Older voters have just as busy lives as the younger ones, but they
have the luxury of being catered to by campaigners.

In Gore’s tax proposal, he targets cuts that would benefit
people who are paying for childcare or college. Gore makes it very
clear that his cuts are aimed at lower and middle class families,
not young independents. Bush is just as guilty of ignoring the
young voter in this sense, but unlike Gore, he does not make a
strong effort to include the poor and middle class families. The
wealthy would benefit the most from his proposal, however many
middle class families would receive more than $1000 in tax
cuts.

Other important issues that will directly affect young voters
are retirement and social security. At this point, most of us
probably think that these are the least of our concerns. We all
hear about how the system is going to go bankrupt by 20XX without
some sort of change. But decisions will be made in the next few
years that will directly influence how the upcoming generations
save for their retirement.

Gore’s plan plays it safe by keeping the current social
security system and revamping it with the new “Retirement
Savings Plus” entitlement, which involves invested
accounts which might reach six figures for middle class families by
the year 2020. Bush’s plan could pay off even more, but it is
riskier by allowing younger workers to invest one sixth of their
Social Security taxes in private accounts. This could either mean
big nest eggs or cut benefits depending on the direction of the
stock market. Both of these plans will have a direct effect on my
generation, but they are being sold to an older audience.

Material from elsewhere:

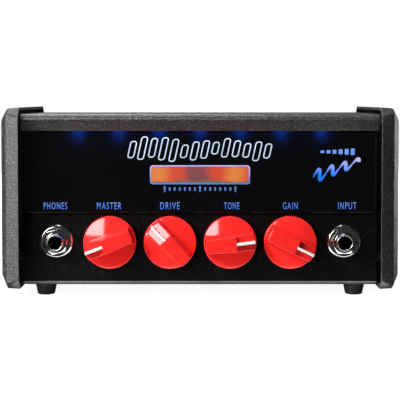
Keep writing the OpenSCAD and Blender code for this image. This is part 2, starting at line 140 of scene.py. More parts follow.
class AmpStageSettings(bpy.types.PropertyGroup):
    """Camera, lights and floor."""
    camera_distance: length_setting(
        "Camera Distance", "Distance from the camera to the middle of the box", 0.620, 0.3, 3.0)
    softbox_power: watts_setting("Softbox Power", "Power of the large light at the upper left", 18.0)
    rim_power: watts_setting("Side Light Power", "Power of the light at the right", 1.6)


# ---- Shapes, in millimetres ----

def soften(points, radius, steps=4, closed=False):
    """Rounds the corners of a path of any dimension. Each corner becomes a quadratic Bezier curve
    that starts and ends `radius` from it, or 0.45 of the shorter step where that is less. `radius` is
    one number or a list with one for each point."""
    p, radius = np.asarray(points, float), np.array(radius, float, ndmin=1)[:, None]
    before, after = np.roll(p, 1, -2) - p, np.roll(p, -1, -2) - p
    reach_b = np.linalg.norm(before, axis=-1, keepdims=True)
    reach_a = np.linalg.norm(after, axis=-1, keepdims=True)
    cut = np.minimum(radius, 0.45 * np.minimum(reach_b, reach_a))
    a = p + before / np.maximum(reach_b, 1e-9) * cut
    b = p + after / np.maximum(reach_a, 1e-9) * cut
    t = np.linspace(0, 1, steps + 1)[:, None]
    a, b, c = a[..., None, :], b[..., None, :], p[..., None, :]
    curve = (1 - t) ** 2 * a + 2 * t * (1 - t) * c + t ** 2 * b
    if closed:
        return curve.reshape(*p.shape[:-2], -1, p.shape[-1])
    return np.vstack([p[:1], curve[1:-1].reshape(-1, p.shape[-1]), p[-1:]])


def arc(centre, r, start, end, steps=8):
    """Points on a circle in a plane, from one angle in degrees to another."""
    a = np.radians(np.linspace(start, end, steps + 1))
    return np.stack([centre[0] + r * np.cos(a), centre[1] + r * np.sin(a)], -1)


def circle(centre, r, steps=40):
    return arc(centre, r, 0, 360, steps)[:-1]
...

The decisions that will be made and the plans that will be
implemented in the next four years will have consequences for all
Americans, young and old. These policies will be decided upon by
the population that goes to the polling booth.

The youth of this country who want to be active in the
democratic process will have to continue to actively research how
policy will affect them, because they aren’t being addressed
directly. Those potential young voters who don’t have the
inner drive to actively search will have to bide their time, until
they find a candidate that will speak to them.